The International Monetary Fund (IMF) announced on Saturday that it is awaiting “necessary financing assurances” before concluding the review talks, delaying any potential deal until Pakistan secures the remaining $3 billion.
In an early morning statement, Nathan Porter, the IMF Mission Chief to Pakistan, expressed his anticipation for obtaining the required financing assurances as soon as possible, enabling the successful completion of the 9th Extended Fund Facility (EFF) review.
Sources close to the matter revealed that the IMF is seeking confirmation of the total $6 billion loans required by Pakistan to close its external financing gap. The government is working to secure commitments for the remaining $3 billion by next week. However, Finance Minister Ishaq Dar had asked the IMF to demonstrate flexibility and agree to a staff-level deal, which he believes could facilitate the arrangement of the remaining loans.
Arranging the rest of the loans may take some time, with foreign commercial banks being cited as one of the sources to help close the gap. Finance ministry officials estimate that negotiations could take four to six weeks before foreign commercial loans can be disbursed. They believe a deal can be reached if the foreign commercial banks assure the IMF. However, foreign banks hesitate to provide new financing due to Pakistan’s poor credit rating.
Pakistan had also considered the $450 million project proceeds from the Geneva pledges and over half a billion dollars from outsourcing three international airports as potential funding sources. Still, these options may not be immediately accessible.
Finance Minister Ishaq Dar announced on Friday that the United Arab Emirates had assured the IMF of a $1 billion loan to Islamabad. According to Minister of State for Finance Dr. Aisha Pasha, Saudi Arabia had already committed to a $2 billion loan. However, the commitments fall short of Pakistan’s needs.
Porter acknowledged key bilateral partners’ recent financial support announcements, implicitly confirming the UAE and Saudi Arabian commitments. He also mentioned that the IMF is backing Pakistan’s efforts to obtain the loans.

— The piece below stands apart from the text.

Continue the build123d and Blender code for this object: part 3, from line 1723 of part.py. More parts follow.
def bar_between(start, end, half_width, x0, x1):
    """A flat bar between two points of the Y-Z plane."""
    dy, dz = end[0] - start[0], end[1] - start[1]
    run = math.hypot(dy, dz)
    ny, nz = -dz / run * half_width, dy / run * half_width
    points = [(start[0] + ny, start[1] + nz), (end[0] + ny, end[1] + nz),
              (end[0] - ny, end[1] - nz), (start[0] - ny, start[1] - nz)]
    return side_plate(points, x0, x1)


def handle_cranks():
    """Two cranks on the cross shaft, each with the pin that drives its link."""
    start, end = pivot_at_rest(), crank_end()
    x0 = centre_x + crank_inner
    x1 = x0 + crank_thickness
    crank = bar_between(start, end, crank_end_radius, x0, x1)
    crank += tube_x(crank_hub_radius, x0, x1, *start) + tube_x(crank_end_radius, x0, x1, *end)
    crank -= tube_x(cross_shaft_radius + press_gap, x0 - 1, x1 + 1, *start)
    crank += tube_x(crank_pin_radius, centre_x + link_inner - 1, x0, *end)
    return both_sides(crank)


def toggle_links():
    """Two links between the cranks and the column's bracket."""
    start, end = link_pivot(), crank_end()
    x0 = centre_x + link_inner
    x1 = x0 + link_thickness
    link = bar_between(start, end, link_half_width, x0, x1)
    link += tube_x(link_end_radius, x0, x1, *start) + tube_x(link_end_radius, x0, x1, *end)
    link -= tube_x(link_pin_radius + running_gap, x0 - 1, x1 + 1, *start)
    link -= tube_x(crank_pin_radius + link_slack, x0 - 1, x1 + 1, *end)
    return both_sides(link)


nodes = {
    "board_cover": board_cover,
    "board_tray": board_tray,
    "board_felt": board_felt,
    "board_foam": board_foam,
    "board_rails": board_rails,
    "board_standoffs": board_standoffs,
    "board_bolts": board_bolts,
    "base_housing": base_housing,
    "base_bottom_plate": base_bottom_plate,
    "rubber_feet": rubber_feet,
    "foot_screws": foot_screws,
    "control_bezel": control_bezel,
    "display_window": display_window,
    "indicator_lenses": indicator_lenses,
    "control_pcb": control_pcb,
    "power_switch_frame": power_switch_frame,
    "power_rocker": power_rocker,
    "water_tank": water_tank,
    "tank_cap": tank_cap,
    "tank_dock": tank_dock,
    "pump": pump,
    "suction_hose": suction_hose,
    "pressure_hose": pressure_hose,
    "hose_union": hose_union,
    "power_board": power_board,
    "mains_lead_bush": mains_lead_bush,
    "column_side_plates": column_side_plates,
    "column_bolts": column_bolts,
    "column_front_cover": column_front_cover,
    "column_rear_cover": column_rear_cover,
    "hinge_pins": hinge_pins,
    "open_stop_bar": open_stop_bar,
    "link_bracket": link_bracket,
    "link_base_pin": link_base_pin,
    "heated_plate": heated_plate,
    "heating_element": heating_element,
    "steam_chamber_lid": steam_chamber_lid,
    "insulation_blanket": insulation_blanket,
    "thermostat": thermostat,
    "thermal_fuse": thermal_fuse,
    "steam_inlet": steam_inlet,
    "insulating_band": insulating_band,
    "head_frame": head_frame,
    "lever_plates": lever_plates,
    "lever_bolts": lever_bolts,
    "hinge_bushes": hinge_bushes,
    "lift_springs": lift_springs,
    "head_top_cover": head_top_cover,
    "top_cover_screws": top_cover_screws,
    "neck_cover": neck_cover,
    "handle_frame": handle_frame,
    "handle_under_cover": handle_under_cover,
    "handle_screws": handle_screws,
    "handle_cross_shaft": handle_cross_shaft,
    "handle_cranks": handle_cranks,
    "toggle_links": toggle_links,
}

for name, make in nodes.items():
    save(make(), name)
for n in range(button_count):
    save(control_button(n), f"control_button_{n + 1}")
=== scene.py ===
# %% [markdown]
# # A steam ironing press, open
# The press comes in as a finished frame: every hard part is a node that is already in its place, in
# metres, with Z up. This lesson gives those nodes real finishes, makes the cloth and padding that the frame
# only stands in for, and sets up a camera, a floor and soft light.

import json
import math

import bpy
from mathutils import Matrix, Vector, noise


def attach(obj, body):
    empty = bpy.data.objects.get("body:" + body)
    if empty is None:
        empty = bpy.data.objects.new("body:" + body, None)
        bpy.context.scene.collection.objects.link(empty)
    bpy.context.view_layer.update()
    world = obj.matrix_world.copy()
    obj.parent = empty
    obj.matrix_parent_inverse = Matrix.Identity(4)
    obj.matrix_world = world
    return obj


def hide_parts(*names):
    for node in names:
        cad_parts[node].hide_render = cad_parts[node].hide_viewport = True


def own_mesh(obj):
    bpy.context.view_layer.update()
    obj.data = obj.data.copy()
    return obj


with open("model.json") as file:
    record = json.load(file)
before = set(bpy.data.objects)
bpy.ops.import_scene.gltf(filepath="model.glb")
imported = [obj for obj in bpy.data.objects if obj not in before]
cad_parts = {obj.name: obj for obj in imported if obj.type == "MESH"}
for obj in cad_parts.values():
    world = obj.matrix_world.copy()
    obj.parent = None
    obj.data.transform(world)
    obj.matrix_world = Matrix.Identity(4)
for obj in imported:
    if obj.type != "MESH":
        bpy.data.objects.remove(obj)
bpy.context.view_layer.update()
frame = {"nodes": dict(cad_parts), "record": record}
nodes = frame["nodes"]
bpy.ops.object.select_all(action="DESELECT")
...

Dar had requested loans of $900 million from the World Bank and the Asian Infrastructure Investment Bank to close the financing gap, but Pakistan has yet to meet all conditions set by the World Bank. The Washington-based bank also awaits the IMF’s decision before approving any new budget support loans.
It seems that the IMF still has concerns about Pakistan’s economic policies, as it demanded an interest rate increase of at least 6% when the key policy rate was 17%. However, the central bank has raised the rate to 21% in the past two months, which is still short of the IMF’s requirement for inflation-adjusted positive interest rates.